A grill is very easy to use. Heat it over a medium flame until it is evenly hot (sudden high heat can crack it). Brush your food with a little oil and pop it on. Don't fiddle, but leave the food to develop those no doubt carcinogenic char lines. If you fancy neat diagonals, rotate it 90° once and once only; any more, and you'll just have a brown mess. When the food looks halfway cooked, flip it and let it cook through. The time it takes will of course depend on the thickness and type of food and how hot you have set the burners under the grill – use your eyes, your nose and your brain.

Serve bruschetta or grilled cheese sandwiches as soon as they are cooked. Grilled vegetables are best tepid; and meat particularly benefits from a short rest so place it on a board, wipe down the grill with a paper towel or a more sustainable alternative, then serve.

Don't ever scrub the grill. The blackening seasons the metal and stops food from sticking. If you feel you absolutely must clean it – say, you cooked salmon on it then didn't wipe it down properly and you don't want your grilled cheese sandwich to taste of fish – wash the grill gently, not vigorously, in hot soapy water to remove the smell, replace it on the stove, warm it until it is absolutely dry, then rub it with a little oil before putting it away.

It may not be freshly slaughtered and roasted, but chicken on the grill is very good: tender, juicy and richly flavoured. It's one of our simple standbys when we have visitors. The easiest way is to marinate it with lemon juice, garlic, marjoram and olive oil, but I also love to herb it up.

The second marinade, with lavender, rosemary and lemon thyme, is spectacularly good. The lavender gives it a floral sweetness, the thyme provides an earthy base note, and the lemon zest sings. One bite of this is like a little party in your mouth: absolutely delicious.

Grilled Chicken with Lavender Herbs

- some boned chicken pieces. Thigh fillets are my preference as they are much thinner than the breast, so they absorb the marinade better; also, they are slightly and deliciously fattier.

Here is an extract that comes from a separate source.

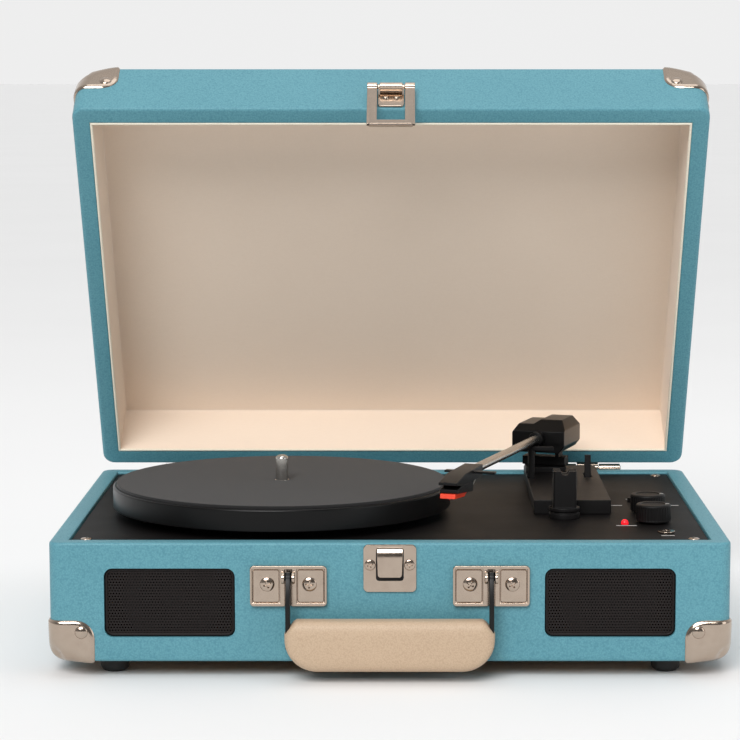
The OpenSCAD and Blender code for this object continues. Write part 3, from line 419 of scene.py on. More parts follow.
def eased(name, finish, slot_name, width=0.3, sharp=35, body="base"):
    """A piece cut to a CAD node's shape, with its sharp edges worn round."""
    bm = bmesh.new()
    bm.from_mesh(frame["nodes"][name].data)
    bmesh.ops.remove_doubles(bm, verts=bm.verts[:], dist=1e-6)
    bmesh.ops.dissolve_limit(bm, angle_limit=math.radians(0.5), verts=bm.verts[:], edges=bm.edges[:])
    return piece(name + "_finished", bm, finish, body, slot_name, name, bevel=width, sharp=sharp)


fibreboard = plain("fibreboard", paint(171, 138, 96), paint(146, 114, 77), 0.8, 1.2, 0.06)
zinc_steel = plain("zinc_steel", paint(196, 198, 201), paint(170, 173, 178), 0.34, 5, 0.004, 1.0)
circuit_green = plain("circuit_green", paint(28, 92, 48), paint(20, 76, 40), 0.35, 3, 0.02)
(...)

However, breast pieces grill well, look prettier and may be sliced very elegantly along the grain which makes it easy to serve small people who want only a sliver or two.

- olive oil - good salt

And either: - a squeeze of lemon juice

- a few cloves of garlic, bashed with the side of a knife and the papery bits flicked off

- a handful of fresh marjoram or thyme or whichever herb that takes your fancy, leaves picked and coarsely chopped

Or: - equal quantities of lavender blossoms, rosemary needles and thyme (lemon thyme for preference but any thyme is good), about 1 tablespoon of each

- the zest and juice of a lemon

- ¼ cup olive oil

- a good pinch of salt

If you are using the first marinade, just toss the ingredients in with the chicken pieces, cover and refrigerate.

If you are using the lavender herbs, chop the lavender, rosemary, thyme and lemon zest, then combine them with the salt, the olive oil, and 2 tablespoons of lemon juice.

Remove a tablespoon of the marinade, squeeze in an extra tablespoon of lemon juice, and reserve. Toss the rest of the marinade with the chicken pieces and refrigerate for many hours. I usually put this together after breakfast, so it sits all day; the longer the meat marinates, the better it tastes.

Close to dinnertime, heat the grill. Place the chicken on the grill and cook for five minutes or so, then rotate it by 90°; chicken looks best with diagonals. Cook without fiddling again until the flesh has whitened halfway up the piece.

Flip the chicken and repeat the process until it's cooked, which can take up to 15 minutes. To check, slip a knife into the thickest part and ensure there is no sign of pink.

Place the meat on a board to rest while you wipe down the grill. Drizzle the reserved marinade – or some extra herbs – over the chicken, and serve. You might continue the floral theme and serve it alongside a blossom salad, sans tuna!

Adapted from a recipe by Jerry Traunfeld in The Herbal Kitchen.

(Local: olive oil, all the herbs, and occasionally even the chicken. Not so local: salt.)